── Collected data ──

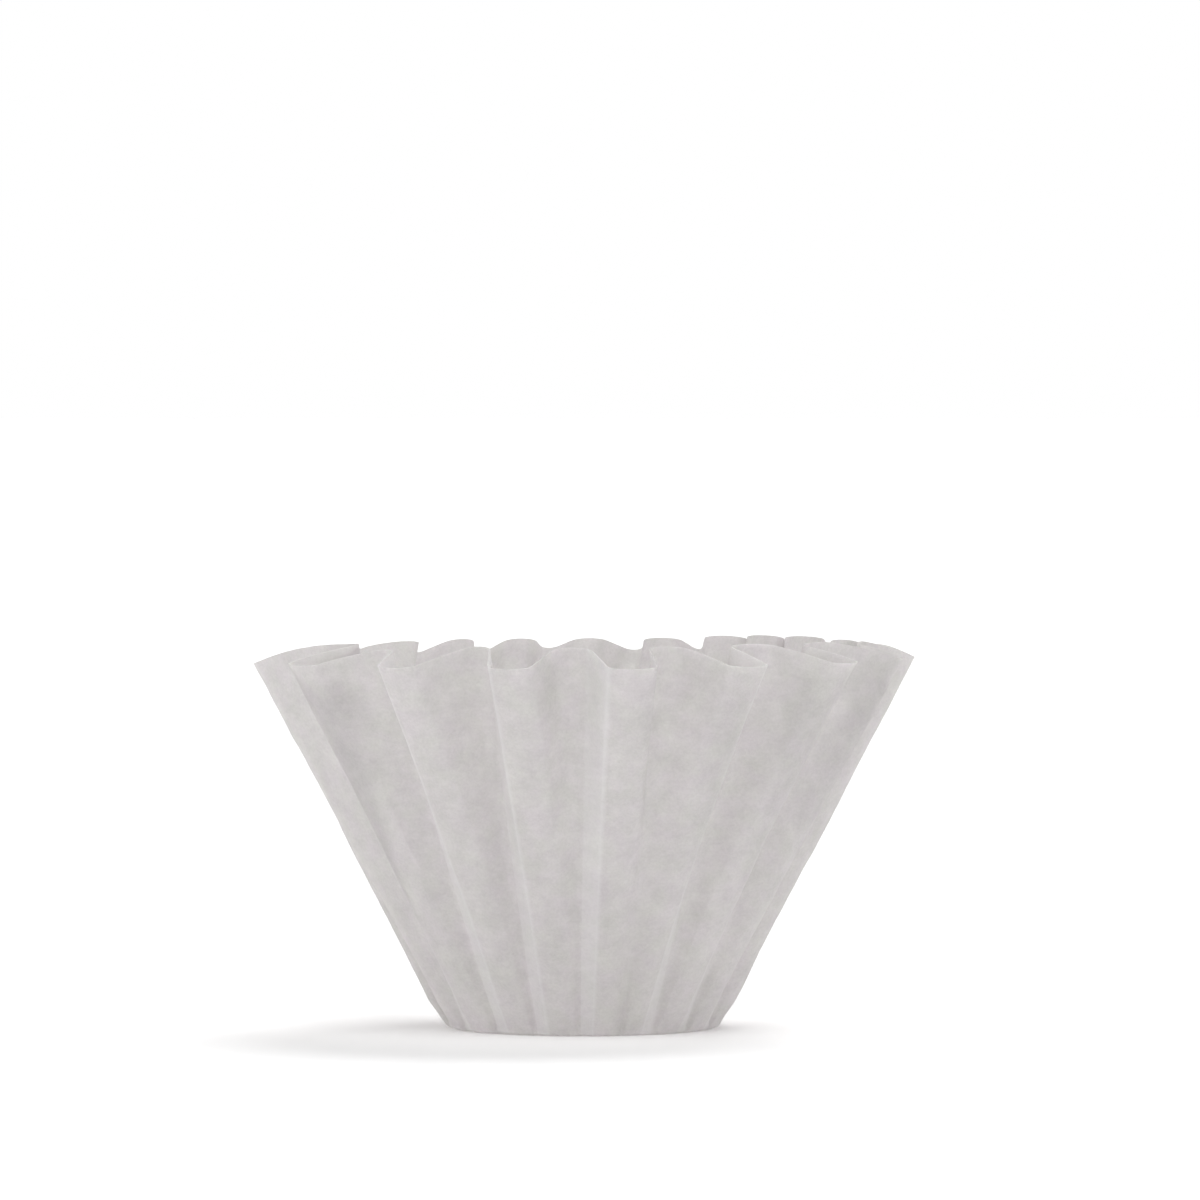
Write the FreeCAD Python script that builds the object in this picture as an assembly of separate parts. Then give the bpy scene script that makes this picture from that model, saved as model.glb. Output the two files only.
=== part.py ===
import FreeCAD, Part
import os
from math import asin, atan2, cos, degrees, exp, radians, sin, sqrt

# Fluted paper coffee filter: one round blank of filter paper, pressed into a flat floor
# and a wall of flutes that opens towards the rim. It is one folded sheet, so one solid.
# Frame: millimetres, +Z up, origin in the middle of the floor's underside, front at -Y.
#
# Two properties of paper give the shape. It doesn't stretch: every ring of the blank stays
# as far from the edge of the floor, along the paper, as it was in the flat sheet, so the
# crests, which lean out more, end lower than the valleys and the rim is wavy. And it bends
# without twisting: each panel between two rings is two flat facets.

SIZES = {
    "blank_radius": 92.5,      # the flat round sheet before pressing
    "base_radius": 22.9,       # edge of the floor
    "rim_radius": 55.1,        # out to where the crests turn at the rim
    "paper_thickness": 0.2,
    "base_bend": 0.7,          # how far the turn from floor to wall reaches up the paper
    "crest_swell": 0.7,        # how far a crest bulges outwards at the rim
    "valley_swell": 0.5,       # how far a valley bulges inwards at the rim
    "fold_reach": 1.3,         # how far a fold's rounding reaches into each panel
}

# Each flute, from the left side past the front to the right and round the back: where its
# crest begins and ends at the rim and how far inside the rim's radius that lies, where the
# valley after it begins and ends and how deep that is, and where the crease between it and
# the next flute starts at the floor. Directions are in degrees from the front, positive to
# the right, and lengths in millimetres. The flutes are opened wide at the front and crowd
# at the back, and those at the sides lean over, so a valley may begin under its crest.
FLUTES = [
    (-91.0, -81.5, 0.3, -52.0, -50.5, 6.9, -54.0),
    (-62.5, -57.0, 0.0, -43.0, -38.5, 5.5, -32.5),
    (-37.8, -30.0, 0.3, -23.0, -18.3, 6.5, -14.5),
    (-16.4, -8.8, 0.5, -5.4, 1.3, 6.0, 4.0),
    (4.3, 13.0, 0.3, 13.2, 20.5, 6.5, 13.0),
    (26.0, 34.0, 0.7, 30.2, 41.0, 6.5, 25.0),
    (48.5, 57.0, 0.9, 48.8, 61.0, 6.1, 44.0),
    (73.0, 77.0, 0.5, 69.0, 75.0, 5.3, 61.0),
    (86.0, 93.0, 0.0, 98.0, 111.0, 2.7, 80.0),
    (116.5, 119.0, 0.5, 112.5, 123.0, 3.9, 99.0),
    (127.5, 129.5, 0.5, 124.0, 135.5, 5.1, 117.5),
    (137.0, 139.0, 0.5, 136.3, 145.2, 5.1, 136.5),
    (145.5, 147.5, 0.5, 146.0, 155.0, 4.4, 155.0),
    (157.5, 159.5, 0.7, 161.0, 168.0, 3.1, 174.0),
    (169.0, 172.5, 0.5, 176.0, 181.5, 3.1, 193.0),
    (184.5, 188.0, 1.1, 189.5, 195.0, 2.5, 212.0),
    (197.0, 200.5, 0.5, 202.0, 207.0, 3.3, 230.5),
    (210.0, 213.0, 0.5, 214.0, 226.5, 3.6, 249.5),
    (231.0, 236.5, 0.7, 240.5, 246.0, 3.2, 268.5),
    (251.0, 256.5, 0.5, 261.0, 265.0, 1.6, 287.0),
]
DEPTH_POWER = 1.3              # the flutes are pressed deeper towards the rim
SHALLOW_FLUTES = (3, 4)        # these two at the front were hardly pressed: their valleys
SHALLOW_POWER = 2.6            # fade on the way down
CREST_START = 0.1              # share of a flute's width at the floor from crease to crest
VALLEY_START = 0.055           # and from the crease to the edge of the valley

# The floor was pressed a little off the middle of the blank: around each of these
# directions the wall is longer by this much, over this spread in degrees.
UNEVEN_CUT = [(88.0, 0.6, 20.0), (246.0, -1.5, 26.0)]

FULL_TURN = 360.0
FRONT = -90.0                  # direction of the front, in degrees about +Z
LOWER_RING = 0.12              # rings where the wall bends, as shares of its length
MIDDLE_RING = 0.45
LONGEST_ROUNDING = 0.25        # a fold takes up at most this share of a panel at each end
CORNERS = 4                    # of a flute in one ring: two of its crest, two of its valley


def add_sheet(doc):
    """The spreadsheet that holds the driving dimensions."""
    sheet = doc.addObject("Spreadsheet::Sheet", "sizes")
    for row, (name, value) in enumerate(SIZES.items(), start=1):
        sheet.set("A%d" % row, name)
        sheet.set("B%d" % row, str(value))
        sheet.setAlias("B%d" % row, name)
    doc.recompute()
    return sheet


def between(share, start, end):
    return start + (end - start) * share


def at_angle(angle, radius):
    direction = radians(FRONT + angle)
    return FreeCAD.Vector(radius * cos(direction), radius * sin(direction), 0)


def crease(number):
    """Where the crease after this flute starts at the floor, also past a full turn."""
    turns, index = divmod(number, len(FLUTES))
    return FLUTES[index][-1] + turns * FULL_TURN


class Wall:
    """The shape of the fluted wall at any distance from the edge of the floor."""

    def __init__(self, sheet):
        self.sheet = sheet
        self.length = sheet.blank_radius - sheet.base_radius
        self.outwards = (sheet.rim_radius - sheet.base_radius) / self.length
        self.inset = sheet.paper_thickness / cos(asin(self.outwards))

    def cut_length(self, point):
        """The length of the wall in the direction of this point."""
        direction = degrees(atan2(point.y, point.x)) - FRONT
        length = self.length
        for middle, longer_by, spread in UNEVEN_CUT:
            away = (direction - middle + FULL_TURN / 2) % FULL_TURN - FULL_TURN / 2
            length += longer_by * exp(-(away / spread) ** 2)
        return length

    def height(self, distance, point):
        """Height of a point that lies this far along the paper, from where it is in plan."""
        up_paper = distance * self.cut_length(point) / self.length
        return sqrt(up_paper ** 2 - (point.Length - self.sheet.base_radius) ** 2)

    def flute_corners(self, number, distance):
        """The crest and the valley of one flute, as four corners seen from above."""
        crest_from, crest_to, drawn_in, valley_from, valley_to, depth, _ = FLUTES[number]
        share = distance / self.length
        before, after, next_after = [crease(number + step) for step in (-1, 0, 1)]
        width = after - before
        next_width = next_after - after
        crest_radius = between(share, self.sheet.base_radius, self.sheet.rim_radius - drawn_in)
        power = SHALLOW_POWER if number in SHALLOW_FLUTES else DEPTH_POWER
        valley_radius = crest_radius - depth * share ** power
        return [
            at_angle(between(share, before + CREST_START * width, crest_from), crest_radius),
            at_angle(between(share, after - CREST_START * width, crest_to), crest_radius),
            at_angle(between(share, after - VALLEY_START * width, valley_from), valley_radius),
            at_angle(between(share, after + VALLEY_START * next_width, valley_to),
                     valley_radius)]

    def outline(self, distance, inset):
        """One ring of the blank, seen from above; the inset is zero for the outer face."""
        corners = []
        for number in range(len(FLUTES)):
            corners += self.flute_corners(number, distance)
        share = distance / self.length
        swells = [self.sheet.crest_swell * share, 0, -self.sheet.valley_swell * share, 0]
        return shaped(moved_inwards(corners, inset), self.sheet.fold_reach, swells)

    def ring(self, distance, inset):
        """The same ring at its height, which goes with the outer face."""
        outer = self.outline(distance, 0)
        return [FreeCAD.Vector(point.x, point.y, self.height(distance, place))
                for point, place in zip(self.outline(distance, inset), outer)]

    def floor_ring(self, inset, rise):
        """The edge of the flat floor, drawn in from the first ring by the turn."""
        bend = self.sheet.base_bend
        crest_radius = self.sheet.base_radius + bend * self.outwards
        drawn_in = (self.sheet.base_radius - bend / 2) / crest_radius
        return [FreeCAD.Vector(point.x * drawn_in, point.y * drawn_in, rise)
                for point in self.outline(bend, inset)]

    def rings(self, inset, rise):
        """The rings of one face of the paper, from the floor to the rim."""
        distances = [self.sheet.base_bend, LOWER_RING * self.length,
                     MIDDLE_RING * self.length, self.length]
        return [self.floor_ring(inset, rise)] + [self.ring(distance, inset)
                                                 for distance in distances]


def moved_inwards(points, gap):
    """The same closed outline at an even distance inside the first one."""
    moved = []
    for index, point in enumerate(points):
        before = (point - points[index - 1]).normalize()
        after = (points[(index + 1) % len(points)] - point).normalize()
        normal_before = FreeCAD.Vector(-before.y, before.x, 0)
        normal_after = FreeCAD.Vector(-after.y, after.x, 0)
        mitre = (normal_before + normal_after) / (1 + normal_before.dot(normal_after))
        moved.append(point + mitre * gap)
    return moved


def shaped(corners, fold_reach, swells):
    """Two narrow facets in place of each corner, and a bulge in the crests and valleys."""
    points = []
    for index, corner in enumerate(corners):
        following = corners[(index + 1) % len(corners)]
        before = corners[index - 1] - corner
        after = following - corner
        reach = min(fold_reach, LONGEST_ROUNDING * min(before.Length, after.Length))
        start = corner + before.normalize() * reach
        end = corner + after.normalize() * reach
        points += [start, ((start + end) / 2 + corner) / 2, end]
        swell = swells[index % CORNERS]
        if swell:
            middle = (corner + following) / 2
            points.append(middle + middle / middle.Length * swell)
    return points


def flat_face(points):
    return Part.Face(Part.makePolygon(points + points[:1]))


def strip(lower, upper):
    """The paper from one ring to the next, two flat facets to a panel."""
    facets = []
    for index in range(len(lower)):
        following = (index + 1) % len(lower)
        start, end = lower[index], lower[following]
        facets.append(flat_face([start, end, upper[following]]))
        facets.append(flat_face([start, upper[following], upper[index]]))
    return facets


def wall_faces(rings):
    facets = []
    for lower, upper in zip(rings, rings[1:]):
        facets += strip(lower, upper)
    return facets


def add_filter_paper(doc, sheet):
    """The sheet: floor, fluted wall and cut edge, on both faces of the paper."""
    wall = Wall(sheet)
    outer = wall.rings(0, 0)
    inner = wall.rings(wall.inset, sheet.paper_thickness)
    faces = wall_faces(outer) + wall_faces(inner) + strip(outer[-1], inner[-1])
    faces += [flat_face(outer[0]), flat_face(inner[0])]
    skin = Part.makeCompound(faces)
    skin.sewShape()
    solid = Part.Solid(Part.Shell(skin.Faces))
    if solid.Volume < 0:
        solid.reverse()
    paper = doc.addObject("Part::Feature", "filter_paper")
    paper.Label = "filter_paper"
    paper.Shape = solid
    paper.Placement = FreeCAD.Placement()
    return paper


def check(doc, parts):
    """Stops at anything that failed, before a file is written."""
    for item in doc.Objects:
        if "Invalid" in item.State or "Error" in item.State:
            raise RuntimeError("%s failed: %s" % (item.Label, item.State))
    for part in parts:
        if part.Shape.isNull() or not part.Shape.isValid():
            raise RuntimeError("%s has no valid shape" % part.Label)
        if len(part.Shape.Solids) != 1:
            raise RuntimeError("%s isn't one solid" % part.Label)


def main():
    doc = FreeCAD.newDocument("coffee_filter")
    sheet = add_sheet(doc)
    parts = [add_filter_paper(doc, sheet)]
    doc.recompute()
    check(doc, parts)
    os.makedirs("parts", exist_ok=True)
    for part in parts:
        part.Shape.exportStep("parts/%s.step" % part.Label)
        print(part.Label, round(part.Shape.Volume), "mm3", part.Shape.BoundBox)


main()
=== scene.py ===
from math import atan2, cos, degrees, exp, pi, radians, sin, sqrt

import bpy
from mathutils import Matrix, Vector, noise

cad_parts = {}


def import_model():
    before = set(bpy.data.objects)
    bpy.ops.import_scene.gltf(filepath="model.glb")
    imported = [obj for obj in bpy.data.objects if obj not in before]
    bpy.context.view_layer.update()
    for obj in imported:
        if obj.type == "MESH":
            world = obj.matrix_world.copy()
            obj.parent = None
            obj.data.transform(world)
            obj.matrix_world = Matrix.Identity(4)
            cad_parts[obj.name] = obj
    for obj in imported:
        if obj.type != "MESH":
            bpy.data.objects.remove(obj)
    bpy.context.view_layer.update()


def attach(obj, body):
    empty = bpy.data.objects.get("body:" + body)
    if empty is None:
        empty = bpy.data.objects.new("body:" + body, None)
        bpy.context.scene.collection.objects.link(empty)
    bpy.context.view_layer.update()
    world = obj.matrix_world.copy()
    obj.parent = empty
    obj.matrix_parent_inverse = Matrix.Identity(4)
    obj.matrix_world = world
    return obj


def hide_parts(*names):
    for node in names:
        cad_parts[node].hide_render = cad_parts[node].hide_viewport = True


# Fluted paper coffee filter: one round sheet of filter paper with a flat floor and a wall of
# flutes. The flat blank is modelled as a round sheet, and then folded by the same two rules
# as the real one: paper bends and doesn't stretch, so each ring of the blank keeps its
# distance from the edge of the floor, measured along the paper.
# Lengths are in millimetres here, and MM turns them into Blender's metres. Directions are in
# degrees from the front (-Y), positive to the right.

MM = 0.001
FULL_TURN = 360.0

# The sheet.
BLANK_RADIUS = 92.5
BASE_RADIUS = 22.9
RIM_RADIUS = 55.1
PAPER_THICKNESS = 0.2
WALL_LENGTH = BLANK_RADIUS - BASE_RADIUS
BASE_BEND = 0.8                  # the turn from floor to wall reaches this far along the paper
# The floor was pressed a little off the middle of the blank and the cut isn't quite round:
# around each of these directions the wall is longer by this much, over this spread.
UNEVEN_CUT = [(88.0, 0.6, 20.0), (246.0, -1.5, 26.0)]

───

Exercise brief: Copy out the lines that hold "None".

Solved exercise:
            obj.parent = None
    if empty is None:
        empty = bpy.data.objects.new("body:" + body, None)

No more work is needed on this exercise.